Pacific Ethanol, Inc. (NASDAQ: PEIX), the leading marketer and producer of low-carbon renewable fuels in the Western United States, announced it received a letter from The NASDAQ Stock Market (“NASDAQ”) on December 5, 2012, granting a 180-day extension period in which to regain compliance with NASDAQ Listing Rule 5550(a)(2), which requires listed securities to maintain a minimum closing bid price of at least $1.00 per share.
As previously announced, the Company received a letter from NASDAQ on June 6, 2012 notifying the Company it was not in compliance with the $1.00 minimum closing bid requirement for continued listing under the NASDAQ listing rules. NASDAQ provided the Company with an initial period of 180 calendar days in which to regain compliance. This initial period expired on December 3, 2012. The extension granted today provides an additional 180 calendar days, or until June 3, 2013, for the Company to meet the minimum closing bid price requirement of at least $1.00 per share for ten consecutive business days.
Pacific Ethanol, Inc. (NASDAQ: PEIX) is the leading marketer and producer of low-carbon renewable fuels in the Western United States. Pacific Ethanol also sells co-products, including wet distillers grain (“WDG”), a nutritional animal feed. Serving integrated oil companies and gasoline marketers who blend ethanol into gasoline, Pacific Ethanol provides transportation, storage and delivery of ethanol through third-party service providers in the Western United States, primarily in California, Arizona, Nevada, Utah, Oregon, Colorado, Idaho and Washington. Pacific Ethanol has a 67% ownership interest in New PE Holdco LLC, the owner of four ethanol production facilities. Pacific Ethanol operates and manages the four ethanol production facilities, which have a combined annual production capacity of 200 million gallons.
The facilities in operation are located in Boardman, Oregon, Burley, Idaho and Stockton, California, and one idled facility is located in Madera, California. The facilities are near their respective fuel and feed customers, offering significant timing, transportation cost and logistical advantages. Pacific Ethanol’s subsidiary, Kinergy Marketing LLC, markets ethanol from Pacific Ethanol’s managed plants and from other third-party production facilities, and another subsidiary, Pacific Ag. Products, LLC, markets WDG. For more information please visit www.pacificethanol.net.
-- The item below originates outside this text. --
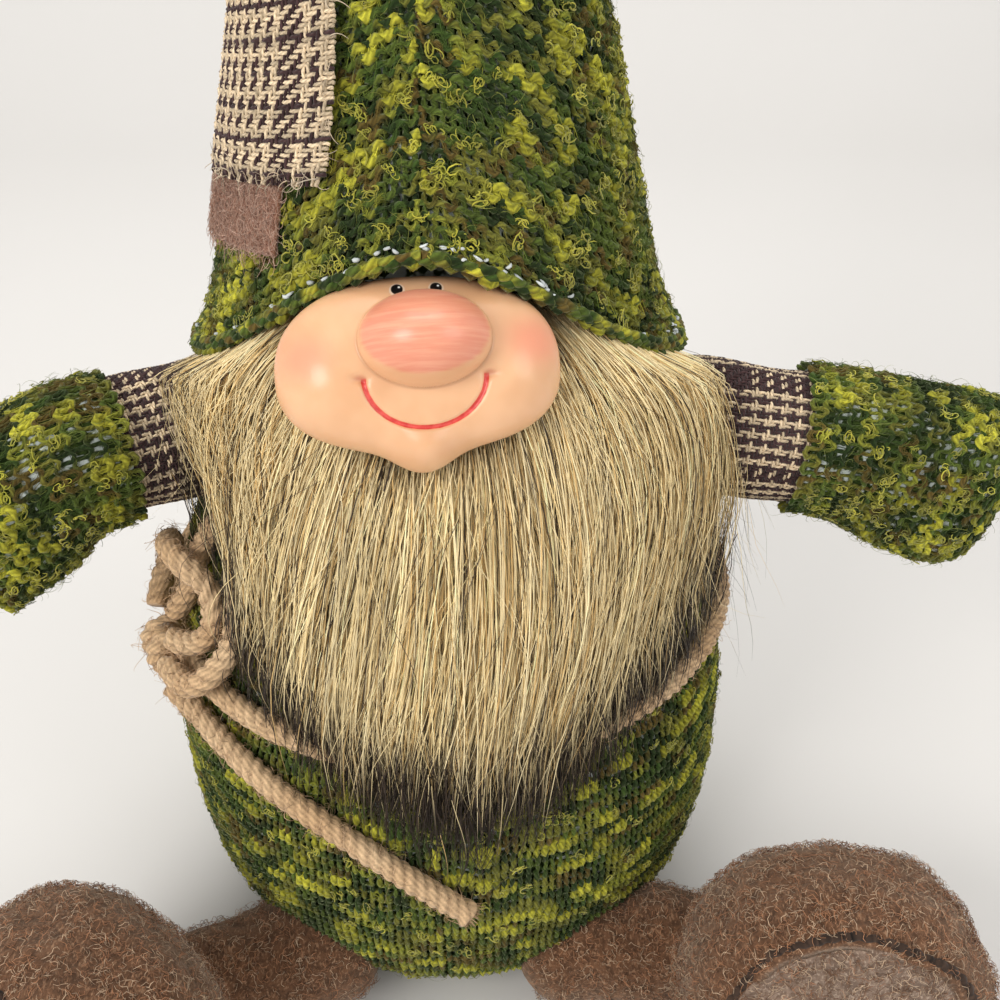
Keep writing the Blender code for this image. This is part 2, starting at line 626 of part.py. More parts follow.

Safe Harbor Statement under the Private Securities Litigation Reform Act of 1995
With the exception of historical information, the matters discussed in this press release including, without limitation, the ability of Pacific Ethanol to continue as the leading marketer and producer of low-carbon renewable fuels in the Western United States and Pacific Ethanol’s ability to meet NASDAQ’s minimum closing bid price requirement and retain its listing on NASDAQ are forward-looking statements and considerations that involve a number of risks and uncertainties. We have tried to identify forward-looking statements by using words like “believe,” “expect,” “may,” “will,” “could,” “seek,” “estimate,” “continue,” “anticipate,” “intend,” “future,” “plan” or variations of those terms, including their use in the negative. You should not place undue reliance on these forward-looking statements. Factors that could cause or contribute to such differences include, but are not limited to, adverse economic and market conditions; changes in governmental regulations and policies; and other events, factors and risks previously and from time to time disclosed in Pacific Ethanol’s filings with the Securities and Exchange Commission including, specifically, those factors set forth in the “Risk Factors” section contained in Pacific Ethanol’s Form 10-K and Form 10-Q filed with the Securities and Exchange Commission on March 8, 2012 and November 14, 2012, respectively.